Important: A cleanup tool can remove eligible files. It cannot make unreliable storage media healthy or turn a damaged port into a stable data connection.
Final Compatibility Checklist for Legacy iOS Cleanup
Run the checklist before deletion
- Confirm the device is running iOS 8 or a specific iOS 8 build in Settings.
- Confirm the device model is within the iOS 8-era hardware range.
- Use a data-capable cable and a stable USB port.
- Install or repair required desktop drivers before blaming the cleanup utility.
- Unlock the device and tap Trust when prompted.
- Create a local or iCloud backup before deleting data.
- Start with visible, reversible categories such as transferred media and Safari data.
- Run a scan and review categories before approving removal.
- Restart the device after cleanup.
- Verify storage in Settings after restart, not only inside the desktop utility.
The practical rule
iOS 8 cleanup is safest when users treat compatibility as a workflow, not a product label. The device, cable, trust prompt, desktop driver, utility version, backup state, and cleanup category all matter.
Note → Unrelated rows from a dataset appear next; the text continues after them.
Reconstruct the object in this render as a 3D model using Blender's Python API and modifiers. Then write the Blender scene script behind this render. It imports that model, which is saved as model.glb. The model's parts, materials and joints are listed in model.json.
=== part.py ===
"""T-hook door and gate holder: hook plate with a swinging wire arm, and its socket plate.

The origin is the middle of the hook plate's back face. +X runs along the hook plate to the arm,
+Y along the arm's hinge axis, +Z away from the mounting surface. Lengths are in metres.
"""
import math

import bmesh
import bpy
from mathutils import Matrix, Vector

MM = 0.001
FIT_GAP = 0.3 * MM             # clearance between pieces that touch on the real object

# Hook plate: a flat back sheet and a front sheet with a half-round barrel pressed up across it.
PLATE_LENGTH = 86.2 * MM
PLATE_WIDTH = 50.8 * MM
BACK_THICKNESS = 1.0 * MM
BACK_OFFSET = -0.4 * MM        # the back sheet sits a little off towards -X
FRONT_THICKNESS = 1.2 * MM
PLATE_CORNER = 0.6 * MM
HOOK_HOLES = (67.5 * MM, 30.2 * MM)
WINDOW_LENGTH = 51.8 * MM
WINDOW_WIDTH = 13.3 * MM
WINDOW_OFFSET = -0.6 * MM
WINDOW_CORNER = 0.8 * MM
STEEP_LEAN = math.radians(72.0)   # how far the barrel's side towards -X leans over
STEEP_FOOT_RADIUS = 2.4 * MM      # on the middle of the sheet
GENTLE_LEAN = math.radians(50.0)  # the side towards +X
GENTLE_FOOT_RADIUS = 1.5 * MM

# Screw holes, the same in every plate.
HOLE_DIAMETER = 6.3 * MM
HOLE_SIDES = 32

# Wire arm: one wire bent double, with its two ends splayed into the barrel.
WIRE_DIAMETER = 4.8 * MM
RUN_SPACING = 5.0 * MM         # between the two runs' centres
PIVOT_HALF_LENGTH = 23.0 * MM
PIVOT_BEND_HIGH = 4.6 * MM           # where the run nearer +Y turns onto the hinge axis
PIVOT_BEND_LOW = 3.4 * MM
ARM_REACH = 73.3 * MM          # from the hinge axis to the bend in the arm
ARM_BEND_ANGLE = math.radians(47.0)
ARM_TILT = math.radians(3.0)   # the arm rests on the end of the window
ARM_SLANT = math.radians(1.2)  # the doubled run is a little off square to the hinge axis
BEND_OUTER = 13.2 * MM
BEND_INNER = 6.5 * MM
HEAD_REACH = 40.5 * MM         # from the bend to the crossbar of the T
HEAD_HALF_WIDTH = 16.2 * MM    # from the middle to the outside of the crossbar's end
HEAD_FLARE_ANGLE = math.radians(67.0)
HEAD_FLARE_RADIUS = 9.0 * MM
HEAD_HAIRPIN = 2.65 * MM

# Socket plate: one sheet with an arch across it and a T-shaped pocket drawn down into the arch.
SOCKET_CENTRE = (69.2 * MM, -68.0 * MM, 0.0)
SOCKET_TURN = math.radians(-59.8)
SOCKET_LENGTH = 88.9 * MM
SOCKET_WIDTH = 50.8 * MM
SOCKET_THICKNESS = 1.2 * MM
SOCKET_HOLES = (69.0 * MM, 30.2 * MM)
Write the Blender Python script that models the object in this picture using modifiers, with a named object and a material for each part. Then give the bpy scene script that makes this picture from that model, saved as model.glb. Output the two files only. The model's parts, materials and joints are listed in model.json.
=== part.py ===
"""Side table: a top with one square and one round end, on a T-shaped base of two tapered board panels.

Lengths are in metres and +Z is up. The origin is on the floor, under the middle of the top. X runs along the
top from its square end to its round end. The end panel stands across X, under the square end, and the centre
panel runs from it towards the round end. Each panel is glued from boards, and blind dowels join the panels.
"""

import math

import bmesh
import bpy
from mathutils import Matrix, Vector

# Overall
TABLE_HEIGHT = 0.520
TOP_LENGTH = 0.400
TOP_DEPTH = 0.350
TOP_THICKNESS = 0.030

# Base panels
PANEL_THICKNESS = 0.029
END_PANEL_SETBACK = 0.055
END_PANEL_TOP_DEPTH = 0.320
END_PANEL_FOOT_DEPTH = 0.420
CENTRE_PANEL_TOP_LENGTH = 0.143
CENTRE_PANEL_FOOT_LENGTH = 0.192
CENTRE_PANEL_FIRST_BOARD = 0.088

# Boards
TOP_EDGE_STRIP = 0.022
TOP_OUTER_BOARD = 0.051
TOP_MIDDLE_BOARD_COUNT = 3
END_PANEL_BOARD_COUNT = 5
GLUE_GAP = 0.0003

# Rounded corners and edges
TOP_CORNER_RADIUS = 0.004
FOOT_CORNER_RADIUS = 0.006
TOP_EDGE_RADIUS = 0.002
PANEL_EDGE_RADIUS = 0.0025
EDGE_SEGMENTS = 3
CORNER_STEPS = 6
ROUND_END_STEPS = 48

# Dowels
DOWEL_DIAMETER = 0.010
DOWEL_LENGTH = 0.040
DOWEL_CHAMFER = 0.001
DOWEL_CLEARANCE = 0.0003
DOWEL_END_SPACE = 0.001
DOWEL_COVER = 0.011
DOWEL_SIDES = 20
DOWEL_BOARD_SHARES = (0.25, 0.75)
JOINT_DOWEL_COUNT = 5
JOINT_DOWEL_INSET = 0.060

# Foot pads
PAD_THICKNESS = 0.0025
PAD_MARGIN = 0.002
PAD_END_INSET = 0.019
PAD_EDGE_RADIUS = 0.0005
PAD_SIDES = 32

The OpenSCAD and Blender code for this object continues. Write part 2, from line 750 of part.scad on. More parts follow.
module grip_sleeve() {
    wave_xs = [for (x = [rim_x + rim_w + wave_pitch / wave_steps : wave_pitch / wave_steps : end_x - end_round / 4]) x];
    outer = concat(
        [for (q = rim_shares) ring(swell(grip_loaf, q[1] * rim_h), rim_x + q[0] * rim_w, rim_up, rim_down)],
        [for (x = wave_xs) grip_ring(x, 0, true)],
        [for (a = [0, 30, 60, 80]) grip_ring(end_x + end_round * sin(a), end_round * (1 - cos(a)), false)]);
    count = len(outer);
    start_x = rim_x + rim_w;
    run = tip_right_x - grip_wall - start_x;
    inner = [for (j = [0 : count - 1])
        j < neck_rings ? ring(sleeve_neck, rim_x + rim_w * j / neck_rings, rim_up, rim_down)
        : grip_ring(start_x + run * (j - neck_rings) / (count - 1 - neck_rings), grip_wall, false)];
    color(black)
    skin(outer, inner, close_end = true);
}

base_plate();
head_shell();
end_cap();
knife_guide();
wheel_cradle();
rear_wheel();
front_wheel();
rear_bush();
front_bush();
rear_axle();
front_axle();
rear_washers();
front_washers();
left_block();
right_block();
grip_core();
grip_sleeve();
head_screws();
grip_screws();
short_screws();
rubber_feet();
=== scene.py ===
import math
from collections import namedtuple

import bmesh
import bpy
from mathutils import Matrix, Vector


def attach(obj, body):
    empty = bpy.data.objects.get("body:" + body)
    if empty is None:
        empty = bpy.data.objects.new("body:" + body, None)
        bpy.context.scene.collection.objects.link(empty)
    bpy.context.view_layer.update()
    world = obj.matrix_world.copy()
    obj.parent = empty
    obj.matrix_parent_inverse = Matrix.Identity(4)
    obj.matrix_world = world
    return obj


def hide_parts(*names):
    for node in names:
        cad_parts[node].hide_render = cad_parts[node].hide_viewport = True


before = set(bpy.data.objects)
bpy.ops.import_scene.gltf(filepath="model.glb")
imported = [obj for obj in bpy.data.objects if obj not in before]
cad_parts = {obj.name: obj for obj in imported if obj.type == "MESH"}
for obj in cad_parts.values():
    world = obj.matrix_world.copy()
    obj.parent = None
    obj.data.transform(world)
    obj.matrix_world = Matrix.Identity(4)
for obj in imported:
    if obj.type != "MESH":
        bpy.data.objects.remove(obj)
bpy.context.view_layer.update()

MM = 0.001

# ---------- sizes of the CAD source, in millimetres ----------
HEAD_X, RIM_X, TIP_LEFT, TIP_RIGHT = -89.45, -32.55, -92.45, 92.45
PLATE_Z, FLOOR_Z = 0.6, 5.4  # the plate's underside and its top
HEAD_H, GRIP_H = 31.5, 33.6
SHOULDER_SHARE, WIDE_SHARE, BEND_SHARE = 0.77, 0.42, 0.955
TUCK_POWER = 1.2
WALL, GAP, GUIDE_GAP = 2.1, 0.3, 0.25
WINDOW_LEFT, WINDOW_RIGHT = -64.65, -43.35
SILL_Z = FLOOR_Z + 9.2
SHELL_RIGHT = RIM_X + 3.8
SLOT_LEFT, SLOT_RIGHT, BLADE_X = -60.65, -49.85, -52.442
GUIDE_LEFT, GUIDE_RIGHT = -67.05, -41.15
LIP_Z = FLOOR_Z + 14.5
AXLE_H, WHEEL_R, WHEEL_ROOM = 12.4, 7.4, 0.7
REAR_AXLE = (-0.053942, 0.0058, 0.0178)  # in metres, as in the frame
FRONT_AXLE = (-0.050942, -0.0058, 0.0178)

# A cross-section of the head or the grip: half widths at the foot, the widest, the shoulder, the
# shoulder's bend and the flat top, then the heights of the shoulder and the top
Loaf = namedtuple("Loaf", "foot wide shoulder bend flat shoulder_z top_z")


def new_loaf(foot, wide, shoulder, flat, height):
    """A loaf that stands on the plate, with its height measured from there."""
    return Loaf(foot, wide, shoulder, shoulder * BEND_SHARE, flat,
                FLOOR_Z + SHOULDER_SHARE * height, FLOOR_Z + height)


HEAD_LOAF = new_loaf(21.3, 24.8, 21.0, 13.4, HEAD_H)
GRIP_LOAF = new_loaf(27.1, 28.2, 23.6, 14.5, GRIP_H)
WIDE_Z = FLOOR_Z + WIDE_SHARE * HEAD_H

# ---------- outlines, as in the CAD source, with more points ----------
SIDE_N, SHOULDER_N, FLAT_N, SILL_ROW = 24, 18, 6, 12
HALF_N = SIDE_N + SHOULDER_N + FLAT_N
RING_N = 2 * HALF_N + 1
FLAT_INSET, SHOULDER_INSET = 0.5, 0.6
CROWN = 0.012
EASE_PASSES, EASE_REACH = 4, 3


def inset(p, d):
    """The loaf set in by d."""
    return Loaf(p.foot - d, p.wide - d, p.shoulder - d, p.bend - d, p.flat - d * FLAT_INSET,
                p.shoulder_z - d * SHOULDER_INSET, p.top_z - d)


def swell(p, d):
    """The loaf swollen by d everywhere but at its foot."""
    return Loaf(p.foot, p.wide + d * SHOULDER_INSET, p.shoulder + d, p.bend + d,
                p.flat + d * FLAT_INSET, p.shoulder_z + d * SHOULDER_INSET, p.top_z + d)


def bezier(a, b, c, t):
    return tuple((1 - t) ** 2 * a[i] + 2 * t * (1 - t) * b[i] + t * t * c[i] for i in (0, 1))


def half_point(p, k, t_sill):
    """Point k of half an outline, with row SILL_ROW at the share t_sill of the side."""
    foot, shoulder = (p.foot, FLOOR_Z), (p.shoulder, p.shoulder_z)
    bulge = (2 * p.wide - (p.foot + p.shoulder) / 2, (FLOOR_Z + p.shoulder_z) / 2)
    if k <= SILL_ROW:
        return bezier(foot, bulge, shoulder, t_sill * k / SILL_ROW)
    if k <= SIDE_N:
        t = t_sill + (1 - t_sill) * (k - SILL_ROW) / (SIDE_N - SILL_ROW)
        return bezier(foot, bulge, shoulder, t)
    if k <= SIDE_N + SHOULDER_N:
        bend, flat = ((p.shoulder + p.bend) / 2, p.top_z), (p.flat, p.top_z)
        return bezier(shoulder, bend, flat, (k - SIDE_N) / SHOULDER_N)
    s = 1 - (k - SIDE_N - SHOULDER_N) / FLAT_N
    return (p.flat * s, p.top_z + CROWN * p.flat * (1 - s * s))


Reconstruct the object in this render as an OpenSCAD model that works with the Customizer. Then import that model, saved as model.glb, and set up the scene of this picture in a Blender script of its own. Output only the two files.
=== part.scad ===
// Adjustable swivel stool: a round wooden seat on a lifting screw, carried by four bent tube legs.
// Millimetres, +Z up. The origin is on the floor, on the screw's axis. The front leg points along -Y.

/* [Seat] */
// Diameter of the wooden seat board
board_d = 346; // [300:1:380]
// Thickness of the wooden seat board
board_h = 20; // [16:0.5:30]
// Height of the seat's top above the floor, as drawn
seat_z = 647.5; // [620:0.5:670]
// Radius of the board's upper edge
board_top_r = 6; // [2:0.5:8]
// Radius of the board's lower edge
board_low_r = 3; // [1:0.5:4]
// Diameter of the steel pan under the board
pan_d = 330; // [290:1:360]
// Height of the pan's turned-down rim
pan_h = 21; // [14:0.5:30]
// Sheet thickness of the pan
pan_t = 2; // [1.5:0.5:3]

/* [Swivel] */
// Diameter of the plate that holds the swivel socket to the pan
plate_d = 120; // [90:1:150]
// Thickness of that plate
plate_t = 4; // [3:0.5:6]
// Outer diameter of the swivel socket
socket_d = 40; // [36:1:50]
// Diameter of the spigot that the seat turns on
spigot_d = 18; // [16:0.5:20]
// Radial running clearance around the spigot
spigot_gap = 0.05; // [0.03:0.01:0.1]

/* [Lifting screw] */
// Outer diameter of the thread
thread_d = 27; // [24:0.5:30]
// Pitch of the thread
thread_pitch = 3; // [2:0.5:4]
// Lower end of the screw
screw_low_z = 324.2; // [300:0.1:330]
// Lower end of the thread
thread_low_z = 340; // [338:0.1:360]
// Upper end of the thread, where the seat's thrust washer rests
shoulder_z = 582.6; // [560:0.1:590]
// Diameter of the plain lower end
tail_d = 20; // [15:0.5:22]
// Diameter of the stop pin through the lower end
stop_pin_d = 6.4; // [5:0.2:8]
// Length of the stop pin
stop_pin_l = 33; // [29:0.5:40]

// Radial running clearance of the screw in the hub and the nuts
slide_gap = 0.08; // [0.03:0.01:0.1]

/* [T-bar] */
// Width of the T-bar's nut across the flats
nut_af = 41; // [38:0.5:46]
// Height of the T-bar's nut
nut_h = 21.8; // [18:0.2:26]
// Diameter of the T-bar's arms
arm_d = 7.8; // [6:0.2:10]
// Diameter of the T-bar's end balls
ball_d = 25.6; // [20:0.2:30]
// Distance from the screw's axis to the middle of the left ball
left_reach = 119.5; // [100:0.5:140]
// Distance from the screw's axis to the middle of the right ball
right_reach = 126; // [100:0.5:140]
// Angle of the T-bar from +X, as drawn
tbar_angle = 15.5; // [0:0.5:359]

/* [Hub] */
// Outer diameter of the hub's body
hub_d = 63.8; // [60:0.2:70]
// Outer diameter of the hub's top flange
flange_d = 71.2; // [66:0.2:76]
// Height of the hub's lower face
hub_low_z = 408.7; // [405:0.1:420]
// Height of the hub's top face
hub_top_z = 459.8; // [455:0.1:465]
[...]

Conservative cleanup is slower, but it leaves fewer surprises. Start with content the user can see and replace. Move to utility-detected junk files only after the device is backed up, recognized correctly, and reporting storage in a way that can be checked from Settings.
Bottom Line: For iOS 8, the best cleanup session is the one that preserves a working backup, deletes only understood categories, and verifies the result on the device itself.